▶ _Collected data_
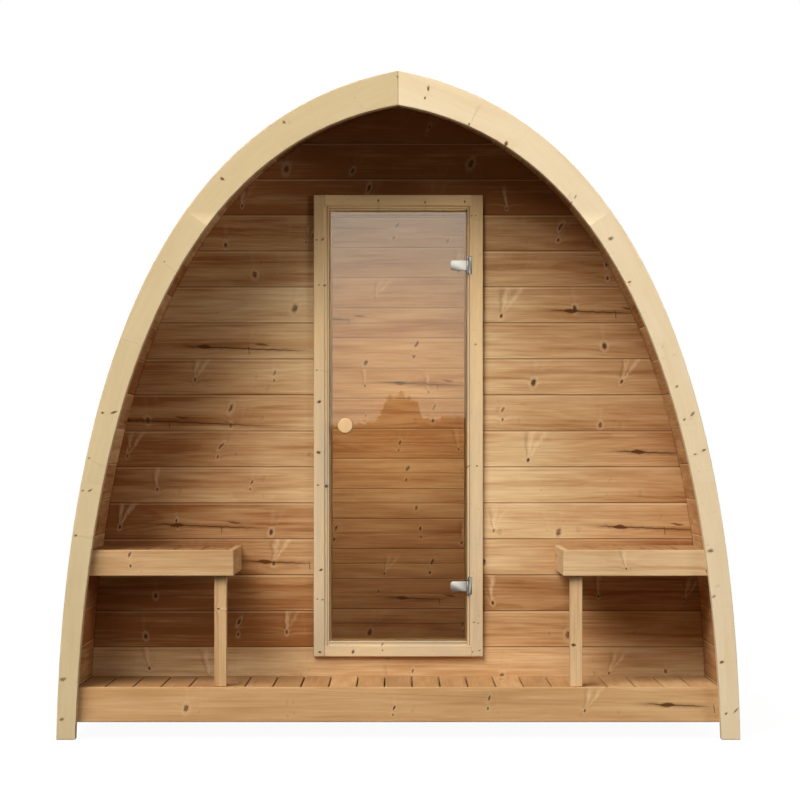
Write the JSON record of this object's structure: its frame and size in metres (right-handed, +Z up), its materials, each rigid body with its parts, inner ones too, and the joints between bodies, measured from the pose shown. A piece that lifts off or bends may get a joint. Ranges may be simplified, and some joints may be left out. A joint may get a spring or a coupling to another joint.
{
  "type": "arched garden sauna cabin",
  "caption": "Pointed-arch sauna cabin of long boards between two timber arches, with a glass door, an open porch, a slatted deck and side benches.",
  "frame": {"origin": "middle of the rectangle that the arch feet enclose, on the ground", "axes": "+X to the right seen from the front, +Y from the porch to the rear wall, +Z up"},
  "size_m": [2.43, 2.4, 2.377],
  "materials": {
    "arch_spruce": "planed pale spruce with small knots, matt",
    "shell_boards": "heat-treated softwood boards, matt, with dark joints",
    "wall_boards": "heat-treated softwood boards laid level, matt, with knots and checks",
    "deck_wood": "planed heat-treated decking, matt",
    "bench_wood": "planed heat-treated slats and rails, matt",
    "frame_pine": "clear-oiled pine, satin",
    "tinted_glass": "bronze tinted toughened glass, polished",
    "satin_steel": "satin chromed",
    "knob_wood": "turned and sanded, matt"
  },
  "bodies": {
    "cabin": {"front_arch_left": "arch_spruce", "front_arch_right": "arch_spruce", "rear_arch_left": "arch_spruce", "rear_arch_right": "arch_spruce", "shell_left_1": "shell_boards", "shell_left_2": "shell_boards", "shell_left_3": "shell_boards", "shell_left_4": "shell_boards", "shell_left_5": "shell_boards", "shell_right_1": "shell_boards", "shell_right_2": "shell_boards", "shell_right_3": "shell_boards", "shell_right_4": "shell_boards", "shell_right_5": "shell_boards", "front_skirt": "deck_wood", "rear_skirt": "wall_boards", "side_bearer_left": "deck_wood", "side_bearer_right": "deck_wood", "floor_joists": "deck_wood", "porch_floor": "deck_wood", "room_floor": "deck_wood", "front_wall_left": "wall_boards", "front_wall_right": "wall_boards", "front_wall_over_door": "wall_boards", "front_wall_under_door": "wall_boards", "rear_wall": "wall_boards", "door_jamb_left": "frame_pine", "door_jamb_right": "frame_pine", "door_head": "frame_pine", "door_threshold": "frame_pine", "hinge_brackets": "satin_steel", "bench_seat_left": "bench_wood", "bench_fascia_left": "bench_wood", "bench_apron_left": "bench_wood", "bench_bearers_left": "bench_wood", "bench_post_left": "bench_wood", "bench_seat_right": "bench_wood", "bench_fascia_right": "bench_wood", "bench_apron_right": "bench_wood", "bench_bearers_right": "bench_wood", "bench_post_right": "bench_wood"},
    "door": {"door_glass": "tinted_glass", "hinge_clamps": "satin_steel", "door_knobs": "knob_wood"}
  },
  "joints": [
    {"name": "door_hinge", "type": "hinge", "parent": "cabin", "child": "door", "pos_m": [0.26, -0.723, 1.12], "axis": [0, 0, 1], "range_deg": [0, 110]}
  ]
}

▶ _Written problem_
Restate the listing above word for word.

▶ _Solution to the problem_
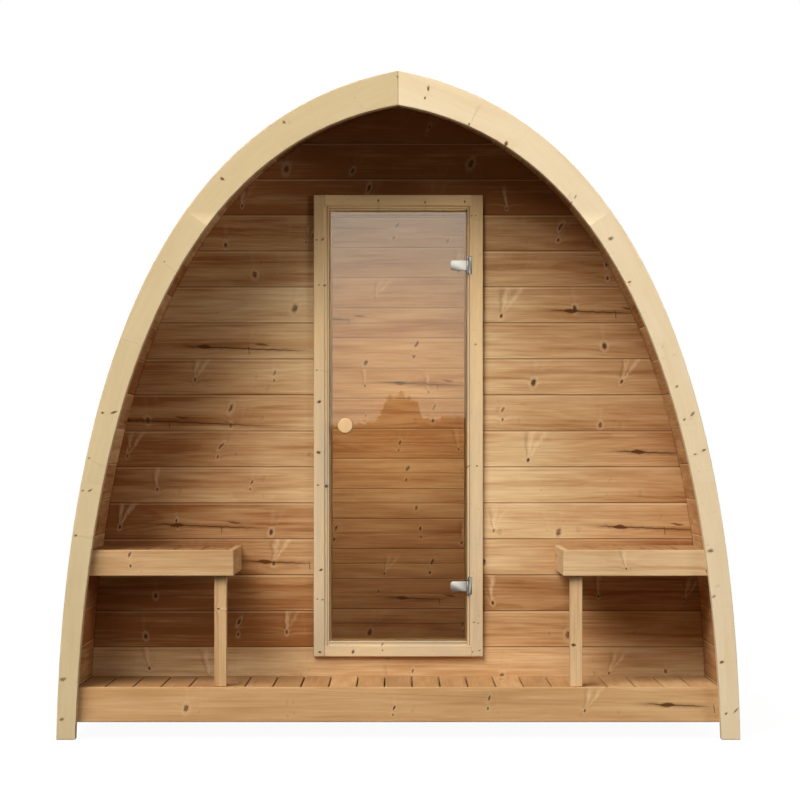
Write the JSON record of this object's structure: its frame and size in metres (right-handed, +Z up), its materials, each rigid body with its parts, inner ones too, and the joints between bodies, measured from the pose shown. A piece that lifts off or bends may get a joint. Ranges may be simplified, and some joints may be left out. A joint may get a spring or a coupling to another joint.
{
  "type": "arched garden sauna cabin",
  "caption": "Pointed-arch sauna cabin of long boards between two timber arches, with a glass door, an open porch, a slatted deck and side benches.",
  "frame": {"origin": "middle of the rectangle that the arch feet enclose, on the ground", "axes": "+X to the right seen from the front, +Y from the porch to the rear wall, +Z up"},
  "size_m": [2.43, 2.4, 2.377],
  "materials": {
    "arch_spruce": "planed pale spruce with small knots, matt",
    "shell_boards": "heat-treated softwood boards, matt, with dark joints",
    "wall_boards": "heat-treated softwood boards laid level, matt, with knots and checks",
    "deck_wood": "planed heat-treated decking, matt",
    "bench_wood": "planed heat-treated slats and rails, matt",
    "frame_pine": "clear-oiled pine, satin",
    "tinted_glass": "bronze tinted toughened glass, polished",
    "satin_steel": "satin chromed",
    "knob_wood": "turned and sanded, matt"
  },
  "bodies": {
    "cabin": {"front_arch_left": "arch_spruce", "front_arch_right": "arch_spruce", "rear_arch_left": "arch_spruce", "rear_arch_right": "arch_spruce", "shell_left_1": "shell_boards", "shell_left_2": "shell_boards", "shell_left_3": "shell_boards", "shell_left_4": "shell_boards", "shell_left_5": "shell_boards", "shell_right_1": "shell_boards", "shell_right_2": "shell_boards", "shell_right_3": "shell_boards", "shell_right_4": "shell_boards", "shell_right_5": "shell_boards", "front_skirt": "deck_wood", "rear_skirt": "wall_boards", "side_bearer_left": "deck_wood", "side_bearer_right": "deck_wood", "floor_joists": "deck_wood", "porch_floor": "deck_wood", "room_floor": "deck_wood", "front_wall_left": "wall_boards", "front_wall_right": "wall_boards", "front_wall_over_door": "wall_boards", "front_wall_under_door": "wall_boards", "rear_wall": "wall_boards", "door_jamb_left": "frame_pine", "door_jamb_right": "frame_pine", "door_head": "frame_pine", "door_threshold": "frame_pine", "hinge_brackets": "satin_steel", "bench_seat_left": "bench_wood", "bench_fascia_left": "bench_wood", "bench_apron_left": "bench_wood", "bench_bearers_left": "bench_wood", "bench_post_left": "bench_wood", "bench_seat_right": "bench_wood", "bench_fascia_right": "bench_wood", "bench_apron_right": "bench_wood", "bench_bearers_right": "bench_wood", "bench_post_right": "bench_wood"},
    "door": {"door_glass": "tinted_glass", "hinge_clamps": "satin_steel", "door_knobs": "knob_wood"}
  },
  "joints": [
    {"name": "door_hinge", "type": "hinge", "parent": "cabin", "child": "door", "pos_m": [0.26, -0.723, 1.12], "axis": [0, 0, 1], "range_deg": [0, 110]}
  ]
}